**EXERCISE AIM:**
The listing below should be copied in full, word for word.

* BEGIN *

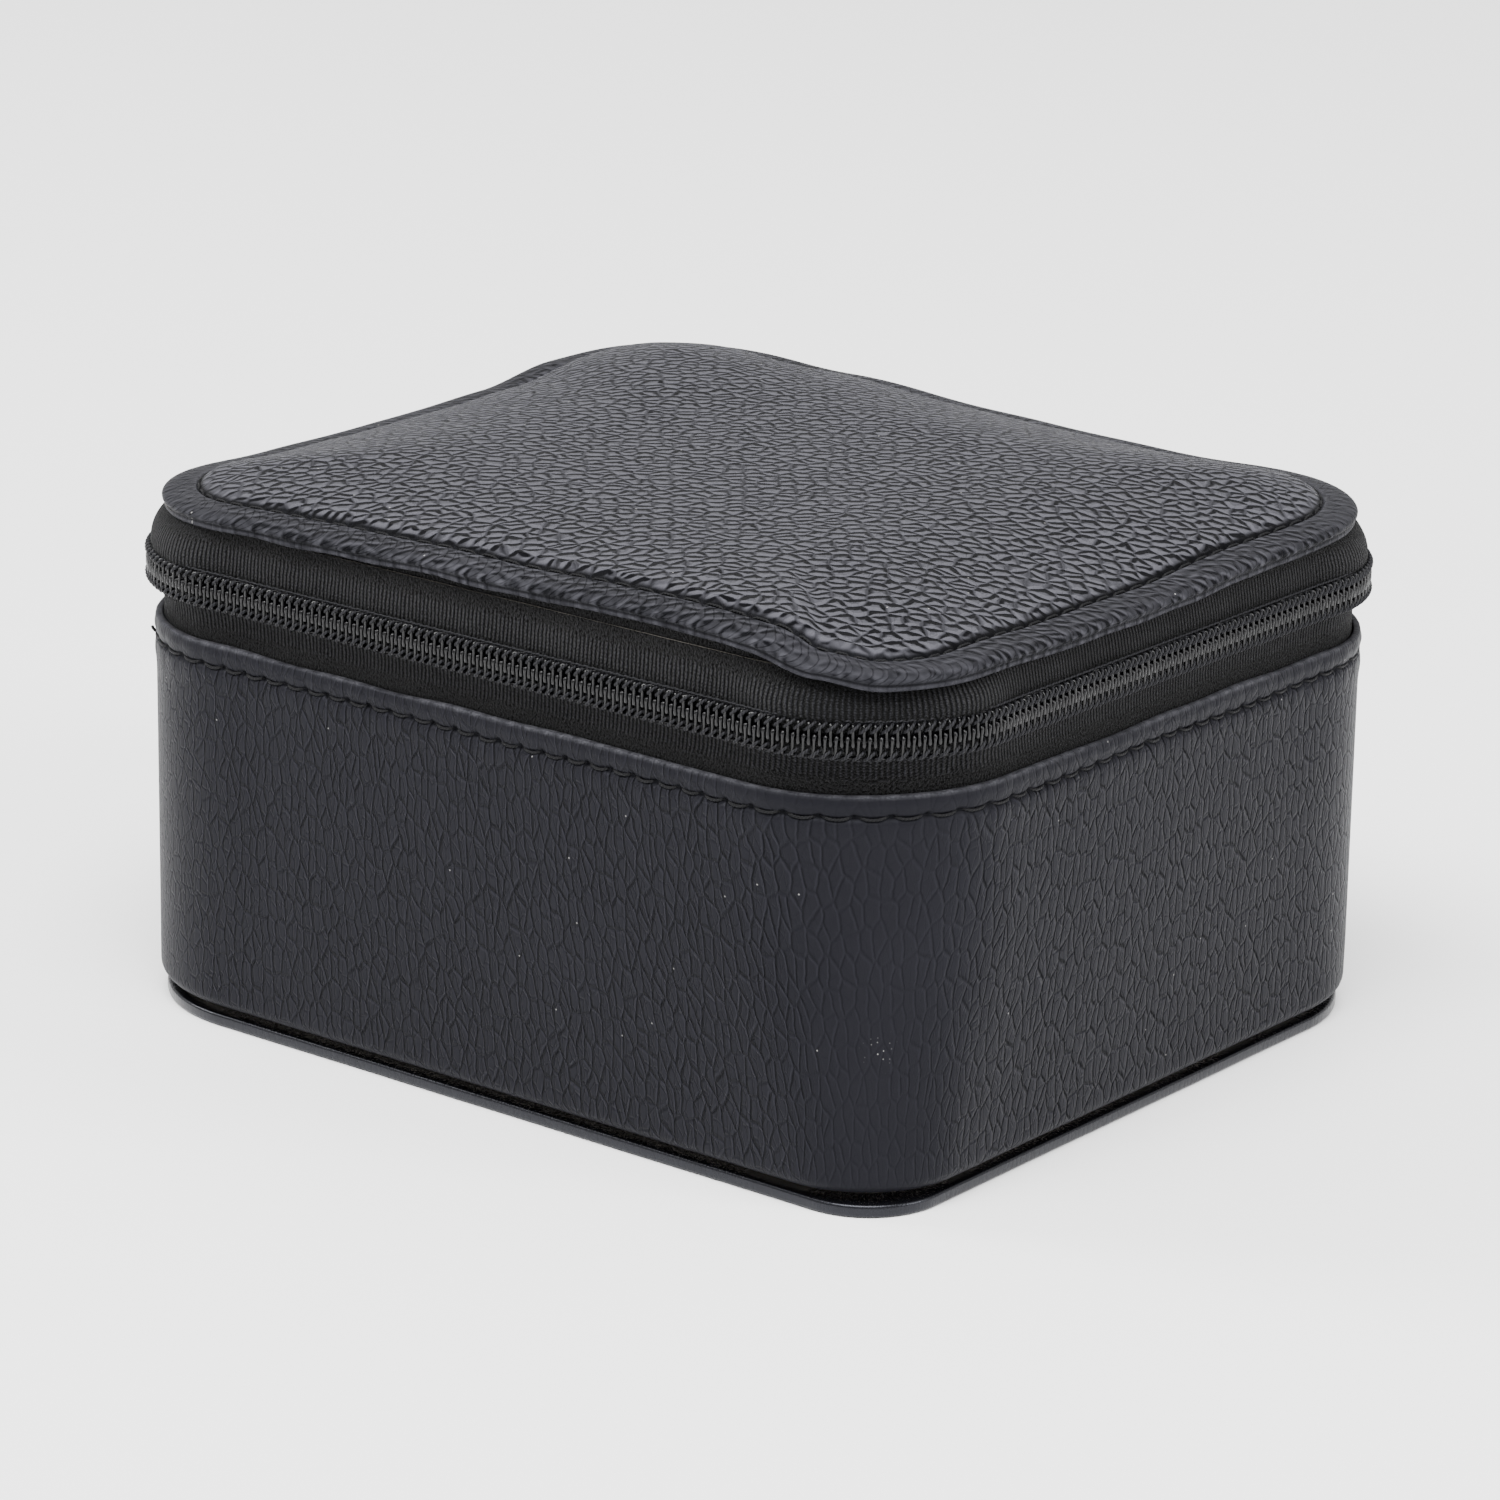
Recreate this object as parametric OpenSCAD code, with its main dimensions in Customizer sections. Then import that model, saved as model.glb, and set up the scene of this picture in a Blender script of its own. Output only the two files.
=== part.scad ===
// Leather jewellery case: padded card box in pebble-grained leather, zip-round lid on a leather hinge.
// Millimetres. Underside of the base plate on z = 0, centred in X and Y, hinge at the back (+Y),
// zip sliders in the middle of the left side (-X). Offsets are measured outwards from the wall leather.

/* [Body] */
// Outside length of the leather walls
body_w = 160; // [120:1:200]
// Outside depth of the leather walls
body_d = 140; // [110:1:180]
// Corner radius of the leather walls, seen from above
corner_r = 26; // [16:1:32]
// Height of the leather on the walls
wall_h = 60; // [40:1:80]
// Thickness of the outer leather
leather_t = 1.2; // [0.8:0.1:2]
// Thickness of the padding under the wall leather, and of the zip tape in the same layer
padding_t = 0.6; // [0.4:0.1:1]
// Thickness of the wall card
board_t = 2.5; // [1.5:0.1:4]
// Thickness of the velvet-covered lining card
lining_t = 2; // [1:0.1:3]
// How far the leather reaches under the wall card, as a turned-in thickness
turn_t = 0.5; // [0.3:0.1:1]

/* [Base] */
// Thickness of the wrapped base plate
base_t = 2; // [1.5:0.1:4]
// How far the base plate stands in from the wall
base_inset = 1; // [0.5:0.1:3]
// Corner radius of the base plate at its front right corner
base_r = 14; // [8:1:24]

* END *

**EXERCISE RESPONSE:**
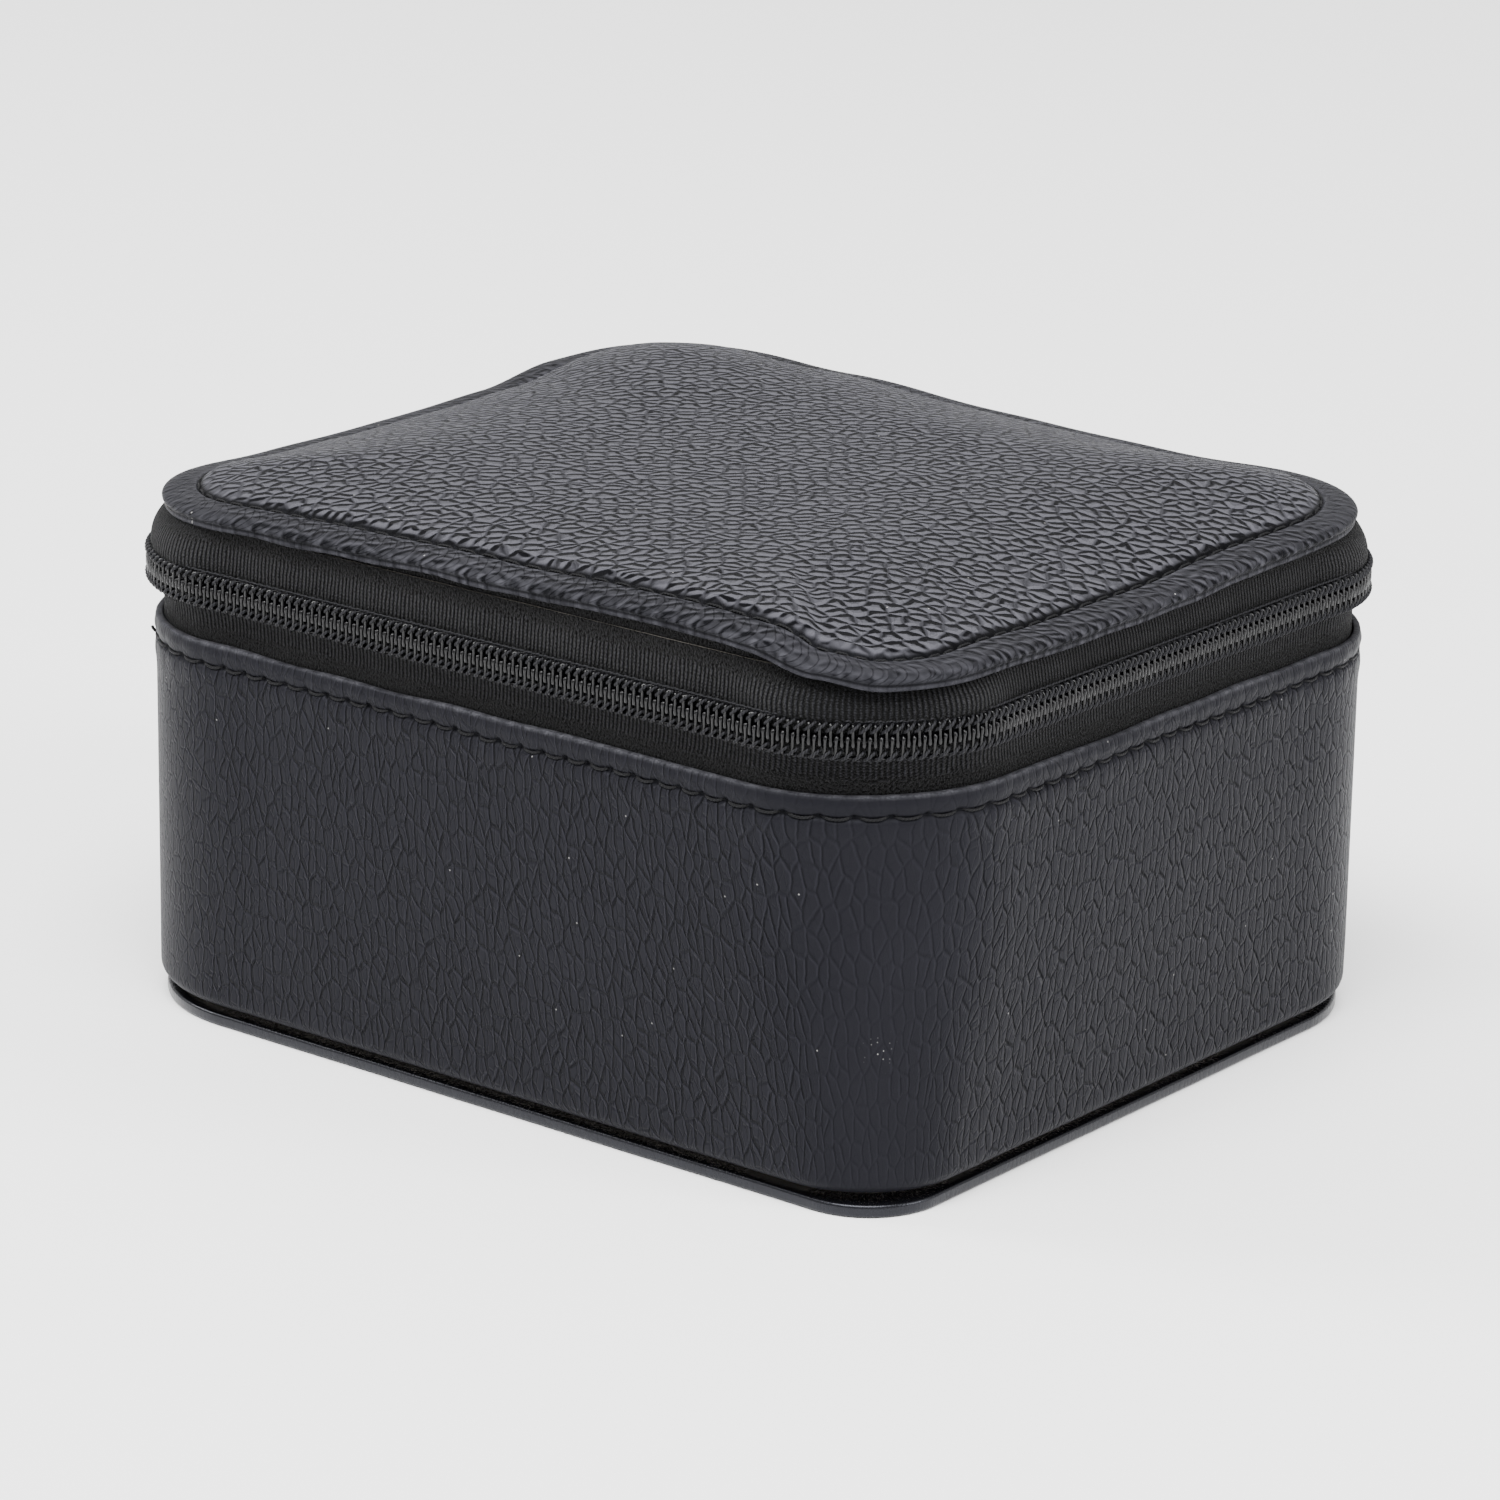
Recreate this object as parametric OpenSCAD code, with its main dimensions in Customizer sections. Then import that model, saved as model.glb, and set up the scene of this picture in a Blender script of its own. Output only the two files.
=== part.scad ===
// Leather jewellery case: padded card box in pebble-grained leather, zip-round lid on a leather hinge.
// Millimetres. Underside of the base plate on z = 0, centred in X and Y, hinge at the back (+Y),
// zip sliders in the middle of the left side (-X). Offsets are measured outwards from the wall leather.

/* [Body] */
// Outside length of the leather walls
body_w = 160; // [120:1:200]
// Outside depth of the leather walls
body_d = 140; // [110:1:180]
// Corner radius of the leather walls, seen from above
corner_r = 26; // [16:1:32]
// Height of the leather on the walls
wall_h = 60; // [40:1:80]
// Thickness of the outer leather
leather_t = 1.2; // [0.8:0.1:2]
// Thickness of the padding under the wall leather, and of the zip tape in the same layer
padding_t = 0.6; // [0.4:0.1:1]
// Thickness of the wall card
board_t = 2.5; // [1.5:0.1:4]
// Thickness of the velvet-covered lining card
lining_t = 2; // [1:0.1:3]
// How far the leather reaches under the wall card, as a turned-in thickness
turn_t = 0.5; // [0.3:0.1:1]

/* [Base] */
// Thickness of the wrapped base plate
base_t = 2; // [1.5:0.1:4]
// How far the base plate stands in from the wall
base_inset = 1; // [0.5:0.1:3]
// Corner radius of the base plate at its front right corner
base_r = 14; // [8:1:24]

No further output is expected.